The modern, or eroded, code of etiquette in the Western World came from France centuries ago.

There were some medieval knightly codes which have become somewhat eroded too ...

* Turn away when spitting lest your saliva fall on someone. If you cannot swallow a piece of food, turn around discreetly and throw it somewhere.
* Before you sit down, make sure that your seat has not been fouled. Farts may be concealed by coughing.
* It is impolite to greet someone who is urinating or defecating. Don't blow your nose with the fingers you hold the meat with."
* The modern hand shake began as a gesture to show you were not concealing a knife.
* The modern hat tip began because knights would tip the visor of their armor to show their face when speaking.

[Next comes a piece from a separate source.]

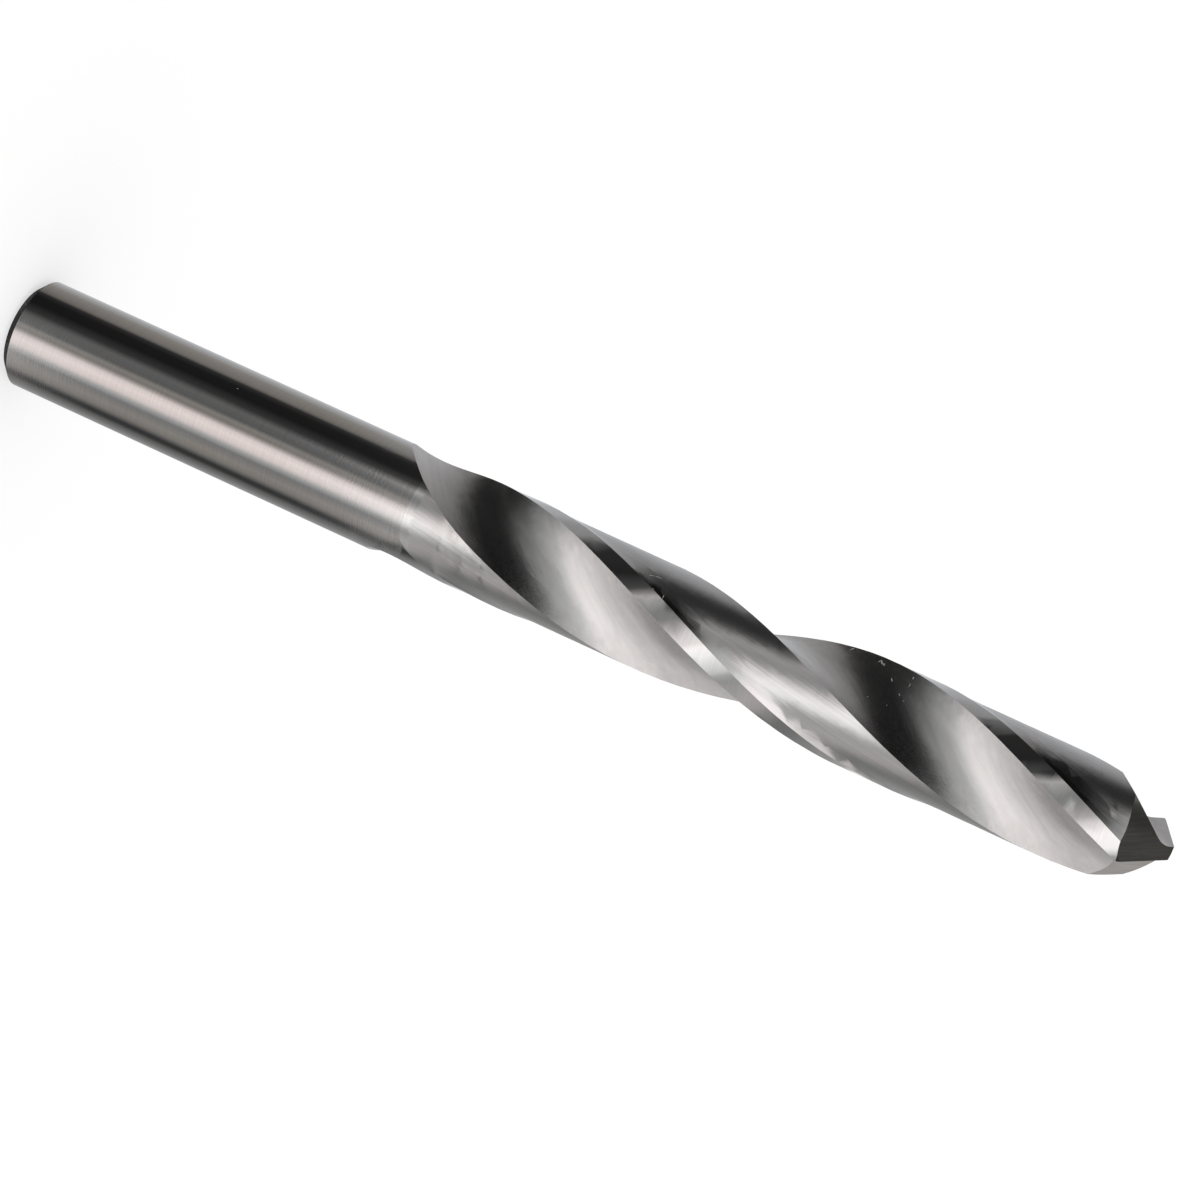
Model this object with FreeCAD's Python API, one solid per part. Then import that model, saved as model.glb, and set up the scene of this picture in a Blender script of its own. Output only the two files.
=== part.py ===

At the top of the forbidden lists for modern diner's should be answering cell phones, swearing (too much) , drinking (too much) especially at a lunch, cracking offensive jokes, yawning, poor personal hygiene, and aggressiveness.

I haven't seen a handkerchief in a while and women no longer fake a faint at hearing the word ankle or something. But, I can live with that I suppose. Or, starting sentences with a conjunction. And, what about the etiquette of opening doors... that one seems to be persisting and I am glad.

WRT this thread, I came up with this, 'Sharing of knowledge is courteous when no mean spiritedness, such as taking joy in the faults of another, is present.'

I wonder what others would consider to be 'good thread manners,' or if manners are considered in this venue at all?